You should cross-reference billing postcodes, device fingerprints and email domains—seemingly unrelated shoppers frequently share hidden infrastructure when fraud rings drive the traffic.

Avoid blanket holds that block genuine gifting behaviour by applying graduated velocity checks. Start with soft declines or step-up authentication for the third or fourth order to an address in a 24-hour window.

Escalate to manual review once error rates rise. Dashboards that surface “cards-per-address” and “addresses-per-card” metrics in real time give you the lead time to act before losses compound.

Implement Cross-Platform Correlation Strategies

Modern commerce spans webstores, apps and marketplace listings, yet fraudsters exploit the gaps between those sales channels. If identical stolen credentials appear at two of your stores within minutes, you’re likely seeing a coordinated attack.

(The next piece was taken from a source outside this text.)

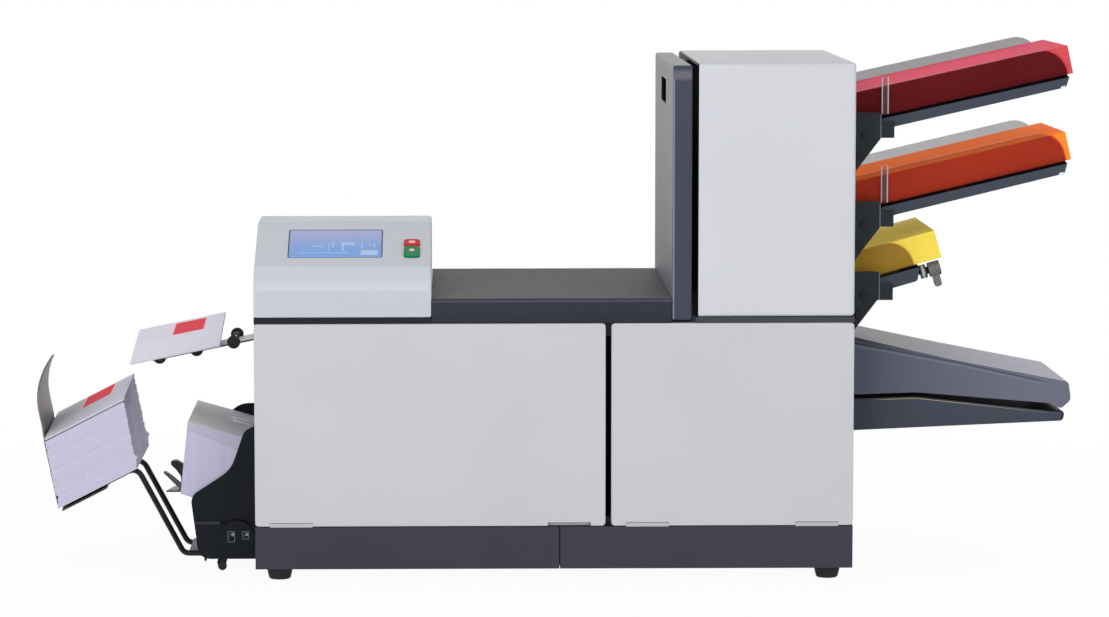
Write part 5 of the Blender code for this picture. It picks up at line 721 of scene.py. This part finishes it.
def sheets(name, top, edge, upward, line_scale=SHEET_LINES, depth=SHEET_RELIEF, marks=None, flank=None,
           streak=0.05, bare=None, glow=0.0):
    """A pile of paper: plain on top, fine lines of sheet edges at its ends, and on the flanks where a guide
    covers them a darker tone, painted as the guide's shade. Glow is painted light: the top gives off light as
    a share of its tone."""
    paint, shader, place = new_finish(name)
    level = place.along(upward)
    mixed = level.lines(line_scale, 3.0, 0.7) * 0.6 + level.lines(line_scale / 9, 2.0) * 0.4
    stripe = mixed.ramp(0.35, 0.65)

    def striped(tone):
        return stripe.colours(shade_of(tone, 1 - streak * 1.6), shade_of(tone, 1 + streak * 0.6))

    on_top = place.facing().along(upward).size().ramp(0.6, 0.9)
    side = striped(edge)
    if flank:
        covered = (place.facing().part(1).size() > 0.7) * (1 - bare(place))
        side = covered.colours(side, striped(flank))
    fibre = place.noise(340, 4, 0.6)
    cloud = place.noise(7, 2).ramp(0.3, 0.7)
    face = (fibre * 0.4 + cloud * 0.6).colours(shade_of(top, 0.95), shade_of(top, 1.04))
    colour_now = on_top.colours(side, face)
    if marks:
        colour_now = marks(place, colour_now)
    height = on_top * fibre + (1 - on_top) * stripe
    feed(shader, Base_Color=colour_now, Roughness=0.78 + fibre * 0.1, Specular_IOR_Level=SHEET_GLOSS,
         Normal=place.node("Bump", {}, {"Strength": 0.5, "Distance": depth, "Height": height}))
    if glow:
        feed(shader, Emission_Color=on_top.colours((0, 0, 0, 1), shade_of(top, glow)), Emission_Strength=1.0)
    return paint


def past_guide(label, axes):
    """1 on the part of a stack's flank that the front guide with its rounded corner leaves bare."""
    origin, along, upward, across = axes
    corners = [corner.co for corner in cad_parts[f"side_guide_{label}_front"].data.vertices]
    corner_u = max(corner.dot(along) for corner in corners) - GUIDE_CORNER + GUIDE_PARALLAX
    corner_v = max(corner.dot(upward) for corner in corners) - GUIDE_CORNER

    def draw(place):
        off_u = place.along(along, corner_u).most(0.0)
        off_v = place.along(upward, corner_v).most(0.0)
        return off_u.length_with(off_v) > GUIDE_CORNER
    return draw


def see_through(name, colour, alpha, roughness, marks=None):
    """Clear or smoked sheet: cut edges look denser than the faces, and handling leaves faint smears."""
    paint, shader, place = new_finish(name)
    rim = 1 - place.facing().part(1).size().ramp(0.5, 0.9)
    smear = place.noise(9, 5, 0.65, (1, 1, 3)).ramp(0.45, 0.75)
    solid = alpha + rim * (CUT_EDGE_ALPHA - alpha) * 0.4 + smear * 0.03
    colour_now = rim.colours(colour, shade_of(colour, 1.3))
    if marks:
        colour_now, solid = marks(place, colour_now, solid)
    feed(shader, Base_Color=colour_now, Alpha=solid, Roughness=roughness + smear * 0.12,
         Specular_IOR_Level=CLEAR_GLOSS)
    return paint


def tray_marks(axes):
    """Painted shade: the bed's edge is painted black, as the gap under the guides lies in shade. The brackets
    are darker than the tray, painted black as shade at the tower and with a painted highlight where they are
    cut."""
    origin, along, upward, across = axes

    def draw(place, colour_now):
        bed = place.along(upward, origin.dot(upward)) > TRAY_LINE
        out = place.part(1).size() > BRACKET_FACE_Y
        reach = place.part(0) - RIGHT
        colour_now = bed.colours(colour_now, BED_GAP_SHADE_TONE)
        colour_now = (out * (reach < BRACKET_TONGUE)).colours(colour_now, BRACKET_TONE)
        colour_now = (out * (reach < BRACKET_ROOT)).colours(colour_now, BRACKET_ROOT_SHADE_TONE)
        return (out * reach.between(*BRACKET_CUT)).colours(colour_now, BRACKET_CUT_HIGHLIGHT_TONE)
    return draw


white_clip = moulded("white_clip", CLIP_TONE, 0.25)
clip_outline = block(CLIP_START, CLIP_START + CLIP_LENGTH, -TRAY_DEPTH - CLIP_DROP, CLIP_RISE - TRAY_DEPTH)
for label, (height, slope) in FEEDERS.items():
    axes = feeder_axes(height, slope)
    top, edge, flank = PAPER[label]
    dress(f"paper_stack_{label}", sheets(f"{label}_paper", top, edge, axes[2], flank=flank,
                                          bare=past_guide(label, axes), glow=PAPER_PAINTED_GLOW[label]))
    dress(f"feeder_tray_{label}", moulded(f"{label}_tray_moulding", TRAY_TONE, 0.44, gloss=0.02, tone=0.06,
                                          marks=tray_marks(axes)))
    for side_name, side in SIDES.items():
        smoke_tone, alphas = SMOKE[side_name]
        dress(f"side_guide_{label}_{side_name}",
              see_through(f"{label}_{side_name}_smoke", smoke_tone, alphas[label], SMOKE_ROUGHNESS))
        for number, (share_x, share_z) in enumerate(BOLT_SHARES):
            spot = (RIGHT + BRACKET_START + (BRACKET_EDGE - 2 * BRACKET_START) * share_x, side * BOLT_FACE_Y,
                    height + BRACKET_EDGE * tan(slope) - BRACKET_FALL * share_z)
            lens(f"{label}_bolt_{side_name}_{number + 1}", spot, (0, side, 0), BOLT_RADIUS, BOLT_RISE,
                 black_coat, "cabinet", dimple=BOLT_HOLLOW)
    if label in LONG_FEEDERS:
        for side_name, side in SIDES.items():
            bar_of(f"{label}_tray_clip_{side_name}", clip_outline, axes, side * CLIP_Y[0], side * CLIP_Y[1],
                   white_clip, "cabinet", CLIP_ROUND)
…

Deploy Advanced Address Verification Beyond Standard AVS

Layer IP-to-postcode checks—if the purchaser’s device shows up thousands of miles from both billing and shipping locations, raise a flag.

Build Comprehensive Merchant Monitoring Frameworks

Fraudsters often look like promising new sellers. Traditional onboarding verifies company registration and a bank account, then moves on. Suspicious rings slip through by presenting polished storefronts with unusually low prices.

Strengthen KYB at scale by comparing stated inventory sources, pricing models and fulfilment promises against market norms. For example, a sudden influx of high-demand electronics at 30% below RRP deserves scrutiny.

Establish Rapid Incident Response Protocols

When suspicious activity is confirmed, minutes matter. Freeze open orders linked to the compromised merchant or address cluster immediately, then coordinate with fulfilment to intercept shipments. Notify the affected card networks and trigger forced refunds where possible to blunt incoming disputes.